Tuesday, 29 April 2014

Pink gulls flying north in Texas

Ten days is a long time. Especially when you've swapped the serenity and sun of two weeks birding in Texas, with the cold, mundane birding and day-to-day grind of London. But, life goes on and it's always good to look back on experiences with fondness. I should have done an update at the weekend, but despite trying and some nice looking conditions things didn't really happen - just a Hobby, a 1st-winter Med Gull and a female Wheatear at Crossness.

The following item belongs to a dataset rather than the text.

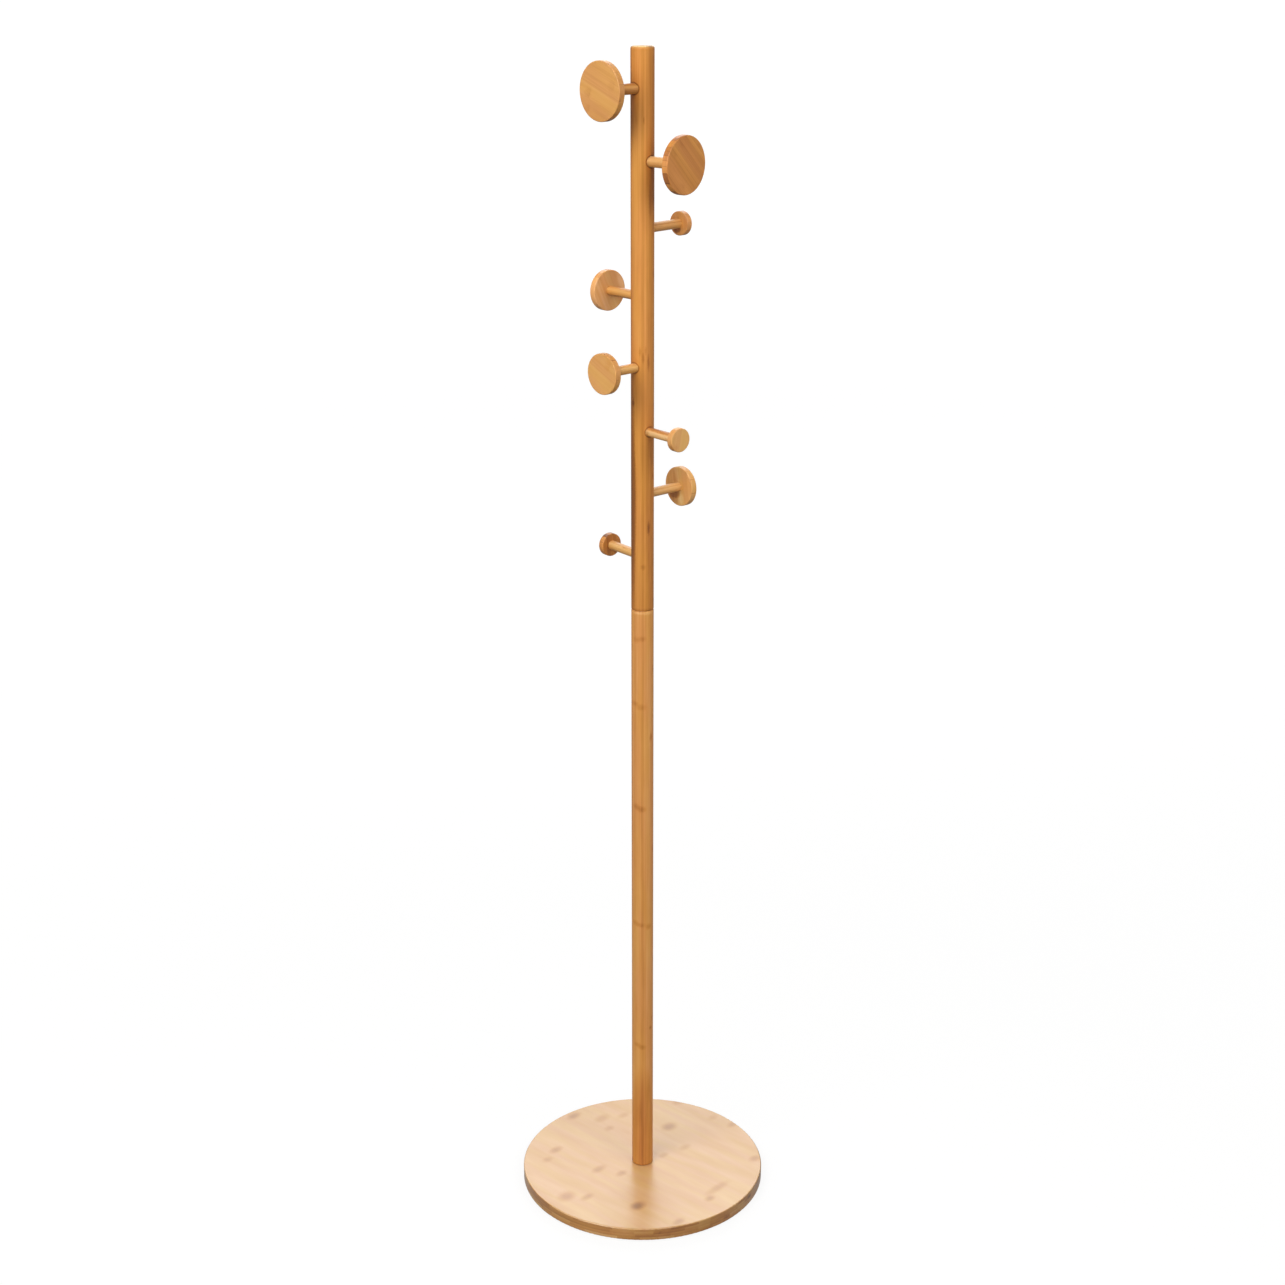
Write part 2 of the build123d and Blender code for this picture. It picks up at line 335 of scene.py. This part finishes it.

Getting back to Texas now. Up until this most recent trip, unbelievably the only Franklin's Gulls I'd ever seen had been in Britain. And not many of them either - no more than a handful - since that first one I saw on a Gloucestershire rubbish dump in January 1996. So, enjoying a bit of larid action, seeing a load of these peachy boys was a bit of a target of mine. And they didn't disappoint. Good to see them with Laughing Gulls - really diminutive and nicely pink-flushed.

adult Franklin's Gull at Rollover Pass, Texas April 2014
What was excellent was how they went through in pulses on one of the days - just looking up at the sky and seeing groups of up to a few hundred head purposefully north. And as soon as you saw them, they'd drift off into the distance and that'd be that.